Wie sehr das Namensrecht ein Spiegel der Gesellschaft ist, zeigt ein Blick auf die Historie. 1794 hieß es im Allgemeinen Preußischen Landrecht noch patriarchisch: "Die Frau überkommt durch eine Ehe zur rechten Hand den Namen des Mannes." Daran änderte auch das Bundesgesetzbuch nichts, als es 1900 in Kraft trat. Erst nach dem Gleichberechtigungsgesetz von 1957 begann die Liberalisierung: Frauen durften ihren Namen per Bindestrich anfügen. Das erste Eherechtsreformgesetz von 1976 bot die Möglichkeit, auch den Namen der Frau zum Ehenamen zu machen. Seit 1991 besteht kein Zwang mehr zu einem gemeinsamen Familiennamen. Jeder darf seinen Geburtsnamen behalten. Für Kinder gilt, dass sie sich bei unterschiedlichen Namen der Eltern für einen von beiden entscheiden können. Besitzt nur ein Elternteil das Sorgerecht, erhält das Kind automatisch dessen Namen.

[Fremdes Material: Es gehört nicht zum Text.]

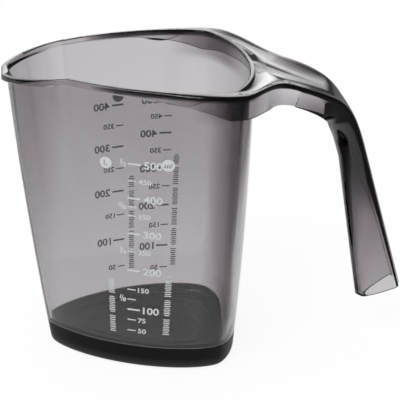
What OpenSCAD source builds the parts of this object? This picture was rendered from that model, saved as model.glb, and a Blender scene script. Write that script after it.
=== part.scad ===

Obwohl der Gesetzgeber die Gleichberechtigung der Geschlechter im Namensrecht fixiert hat, haben sich die getrennten Nachnamen bislang nicht durchgesetzt, sagt Gerhard Bangert. Die weitaus größte Mehrheit der Frauen nehme noch immer den Namen des Mannes an. Das gelte noch mehr auf dem Land als in der Großstadt.

Bangert vermutet, dass der Prozess der Veränderungen noch nicht abgeschlossen ist: "Der Doppelname für Kinder und Ehegatten wird kommen", vermutet er. Einen Grund sieht er in den Besonderheiten, die beispielsweise für ausländische Mitbürger aufgrund ihres Heimatrechts gelten. Heiratet ein Spanier, der traditionell einen Doppelnamen besitzt, eine Deutsche, darf ihr Kind einen Doppelnamen tragen, so Bangert. Bei Kindern aus deutsch-deutschen Ehen ist das nicht erlaubt, um Namensbandwürmer zu vermeiden. Denn wenn zwei Doppelnamen-Kinder heirateten, käme es schon in der nächsten Generation zur Vierfachkette.

Zurzeit verhandelt das Bundesverfassungsgericht wieder solch eine Ausnahme: Ein Münchner Ehepaar klagt, weil die Frau an den Doppelnamen ihres Mannes noch ihren Namen hängen möchte. Eine Urteilsverkündung ist nicht vor Ostern zu erwarten.